[Lemon-commits] [lemon_svn] marci: r443 - in hugo/trunk: doc src/work/marci
Lemon SVN
svn at lemon.cs.elte.hu
Mon Nov 6 20:39:28 CET 2006
Author: marci
Date: Wed Apr 14 22:57:58 2004
New Revision: 443
Added:
hugo/trunk/src/work/marci/graph_concept.h
Modified:
hugo/trunk/doc/Doxyfile
Log:
kiserletezek a concept-leirassal, skeleton kereteben, ha kesz lesz majd szolok
Modified: hugo/trunk/doc/Doxyfile
==============================================================================
--- hugo/trunk/doc/Doxyfile (original)
+++ hugo/trunk/doc/Doxyfile Wed Apr 14 22:57:58 2004
@@ -400,6 +400,7 @@
../src/include/fib_heap.h \
../src/work/athos/xy/xy.h \
../src/work/athos/minlengthpaths.h \
+ ../src/work/marci/graph_concept.h \
maps.dox
# If the value of the INPUT tag contains directories, you can use the
Added: hugo/trunk/src/work/marci/graph_concept.h
==============================================================================
--- (empty file)
+++ hugo/trunk/src/work/marci/graph_concept.h Wed Apr 14 22:57:58 2004
@@ -0,0 +1,422 @@
+// -*- c++ -*-
+#ifndef HUGO_GRAPH_H
+#define HUGO_GRAPH_H
+
+///\file
+///\brief Declaration of GraphSkeleton.
+
+#include <invalid.h>
+
+/// The namespace of HugoLib
+namespace hugo {
+
+ // @defgroup empty_graph The GraphSkeleton class
+ // @{
+
+ /// An empty graph class.
+
+ /// This class provides all the common features of a graph structure,
+ /// however completely without implementations and real data structures
+ /// behind the interface.
+ /// All graph algorithms should compile with this class, but it will not
+ /// run properly, of course.
+ ///
+ /// It can be used for checking the interface compatibility,
+ /// or it can serve as a skeleton of a new graph structure.
+ ///
+ /// Also, you will find here the full documentation of a certain graph
+ /// feature, the documentation of a real graph imlementation
+ /// like @ref ListGraph or
+ /// @ref SmartGraph will just refer to this structure.
+ class GraphSkeleton
+ {
+ public:
+ /// Defalult constructor.
+ GraphSkeleton() {}
+ ///Copy consructor.
+
+ ///\todo It is not clear, what we expect from a copy constructor.

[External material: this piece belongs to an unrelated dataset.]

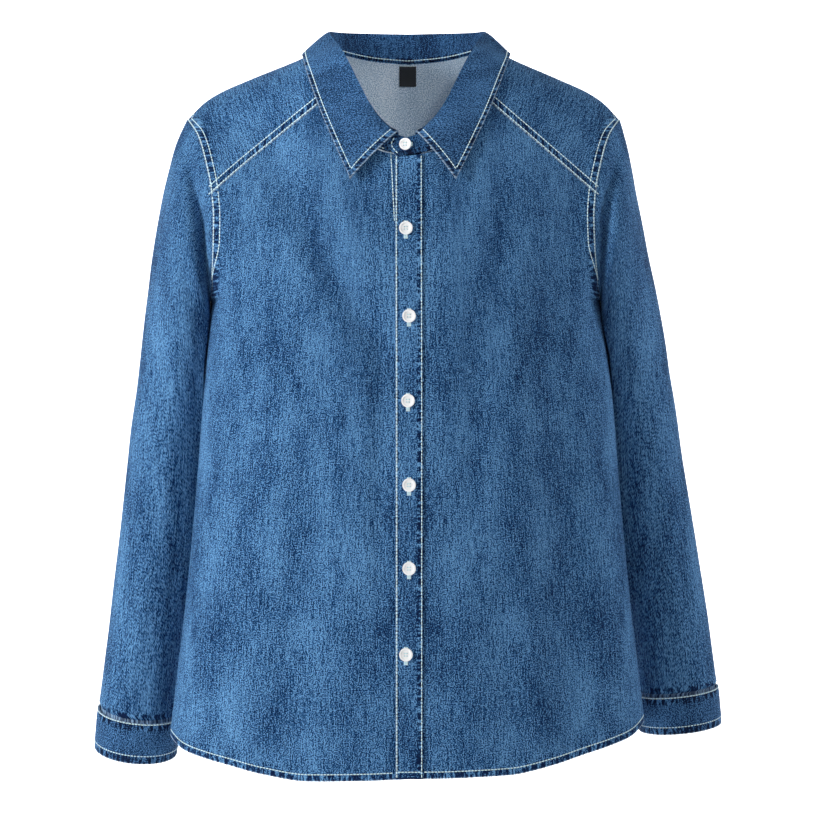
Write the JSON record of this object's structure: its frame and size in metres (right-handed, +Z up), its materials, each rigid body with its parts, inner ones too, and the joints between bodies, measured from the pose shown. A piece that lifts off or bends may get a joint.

+ ///E.g. How to assign the nodes/edges to each other? What about maps?
+ GraphSkeleton(const GraphSkeleton &G) {}
+
+ /// The base type of the node iterators.
+
+ /// This is the base type of each node iterators,
+ /// thus each kind of node iterator will convert to this.
+ class Node {
+ public:
+ /// @warning The default constructor sets the iterator
+ /// to an undefined value.
+ Node() {} //FIXME
+ /// Invalid constructor \& conversion.
+
+ /// This constructor initializes the iterator to be invalid.
+ /// \sa Invalid for more details.
+
+ Node(Invalid) {}
+ //Node(const Node &) {}
+
+ /// Two iterators are equal if and only if they point to the
+ /// same object or both are invalid.
+ bool operator==(Node n) const { return true; }
+
+ /// \sa \ref operator==(Node n)
+ ///
+ bool operator!=(Node n) const { return true; }
+
+ bool operator<(Node n) const { return true; }
+ };
+
+ /// This iterator goes through each node.
+
+ /// This iterator goes through each node.
+ /// Its usage is quite simple, for example you can count the number
+ /// of nodes in graph \c G of type \c Graph like this:
+ /// \code
+ ///int count=0;
+ ///for(Graph::NodeIt n(G);G.valid(n);G.next(n)) count++;
+ /// \endcode
+ class NodeIt : public Node {
+ public:
+ /// @warning The default constructor sets the iterator
+ /// to an undefined value.
+ NodeIt() {} //FIXME
+ /// Invalid constructor \& conversion.
+
+ /// Initialize the iterator to be invalid
+ /// \sa Invalid for more details.
+ NodeIt(Invalid) {}
+ /// Sets the iterator to the first node of \c G.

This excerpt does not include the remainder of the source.